start
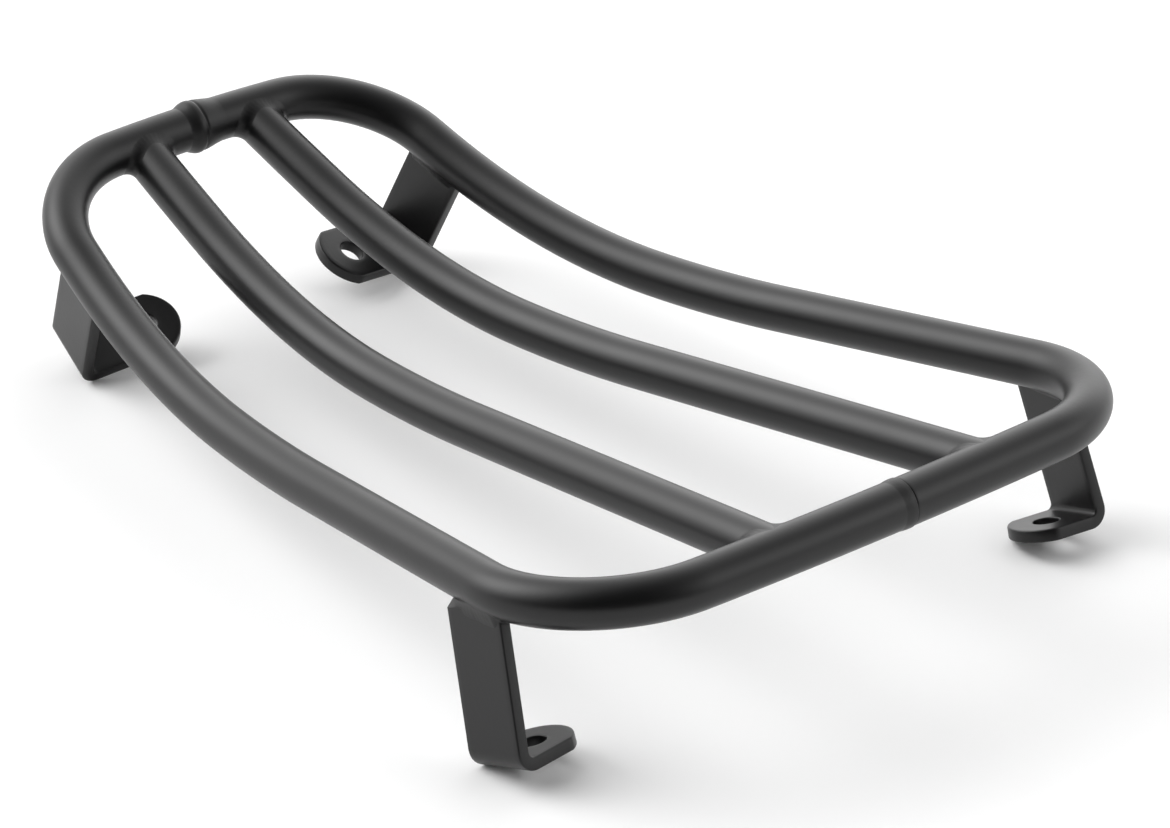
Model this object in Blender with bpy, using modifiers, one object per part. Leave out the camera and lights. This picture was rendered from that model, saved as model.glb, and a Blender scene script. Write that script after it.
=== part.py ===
# Rigid tubular luggage rack that bolts over a scooter's step-through.
# Frame: metres, +Z up, +X from the low end to the raised end, +Y to the left.
# The origin is on the ground, under the middle of the rack, which stands on its four feet.
import math

import bmesh
import bpy
from mathutils import Matrix, Vector

# Tube stock and the clearance that touching pieces keep
TUBE_RADIUS = 0.008
TUBE_WALL = 0.0015
GAP = 0.0003

# Side profile of the tubes' centre plane, from the low end to the raised end
LOW_END_HEIGHT = 0.0662
LOW_SLOPE = math.radians(-9.5)
LOW_STRAIGHT = 0.1574
EASE_RADIUS = 0.563
EASE_ANGLE = math.radians(5.8)
BEND_RADIUS = 0.2605
BEND_ANGLE = math.radians(23.4)
RAISED_STRAIGHT = 0.0418

# Plan of the hoop, laid flat: half widths are where an end run and a side would cross
LOW_HALF_WIDTH = 0.121
RAISED_HALF_WIDTH = 0.0708
LOW_CORNER_RADIUS = 0.0422
RAISED_CORNER_RADIUS = 0.0406
LOW_BOW = 0.0046
RAISED_BOW = 0.0037
BOW_FADE = 0.075

# Joints between the two halves of the hoop
LOW_JOINT_Y = -0.0065
RAISED_JOINT_Y = 0.0
SPIGOT_LENGTH = 0.044
SPIGOT_WALL = 0.0012

# Slats: distance of their centre lines from the middle plane
SLAT_LOW_Y = 0.0432
SLAT_RAISED_Y = 0.0236

# Legs: flat bar bent once, with a round-ended foot that points inwards
BAR_WIDTH = 0.0243
BAR_THICKNESS = 0.0042
BEND_INNER_RADIUS = 0.002
FOOT_END_RADIUS = 0.0135
HOLE_RADIUS = 0.0044
HOLE_TO_TIP = 0.0128
LEG_TOP_DROP = 0.0064
LOW_LEG = {
    "station": 0.0505, "outset": 0.0033, "lean": math.radians(19.4), "yaw": math.radians(4.7),
    "splay": math.radians(6.9), "tuck": math.radians(8.7), "foot": 0.0296,
}
RAISED_LEG_FROM_END = 0.04358
RAISED_LEG = {
    "outset": 0.0012, "lean": math.radians(-25.2), "yaw": math.radians(-6.4),
    "splay": math.radians(-3.9), "tuck": math.radians(5.4), "foot": 0.0434,
}

# Weld beads
RAISED_RING_HEIGHT = 0.0022
RAISED_RING_WIDTH = 0.009
LOW_RING_HEIGHT = 0.0006
LOW_RING_WIDTH = 0.0036
SLAT_BEAD_RADIUS = 0.0016
LEG_BEAD_RADIUS = 0.0018

# Fineness of the curves
TUBE_SIDES = 16
SIDE_POINTS = 26
END_RUN_POINTS = 6
CORNER_POINTS = 9
SLAT_POINTS = 22
RING_STEPS = 24
BEAD_STEPS = 20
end
Write down again the exact lines running from the beginning of the data to the line containing "GAP = 0.0003", with both ends included.

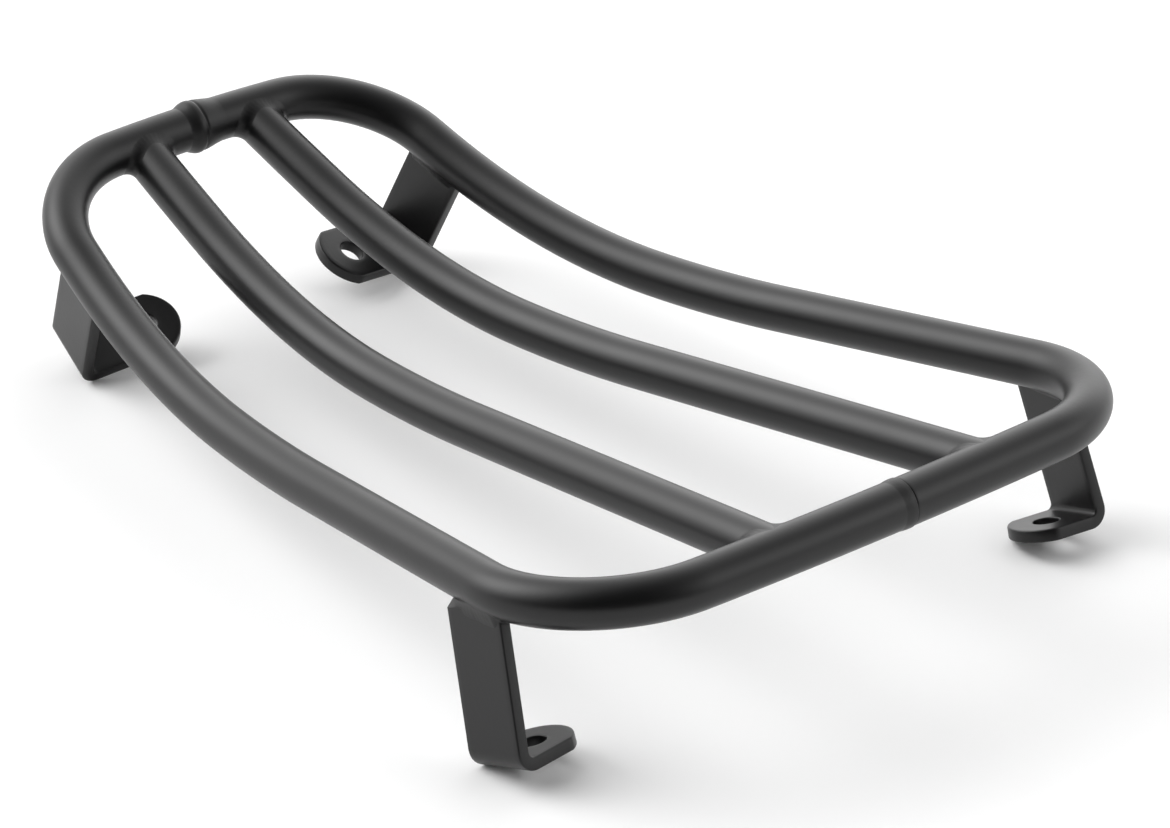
Model this object in Blender with bpy, using modifiers, one object per part. Leave out the camera and lights. This picture was rendered from that model, saved as model.glb, and a Blender scene script. Write that script after it.
=== part.py ===
# Rigid tubular luggage rack that bolts over a scooter's step-through.
# Frame: metres, +Z up, +X from the low end to the raised end, +Y to the left.
# The origin is on the ground, under the middle of the rack, which stands on its four feet.
import math

import bmesh
import bpy
from mathutils import Matrix, Vector

# Tube stock and the clearance that touching pieces keep
TUBE_RADIUS = 0.008
TUBE_WALL = 0.0015
GAP = 0.0003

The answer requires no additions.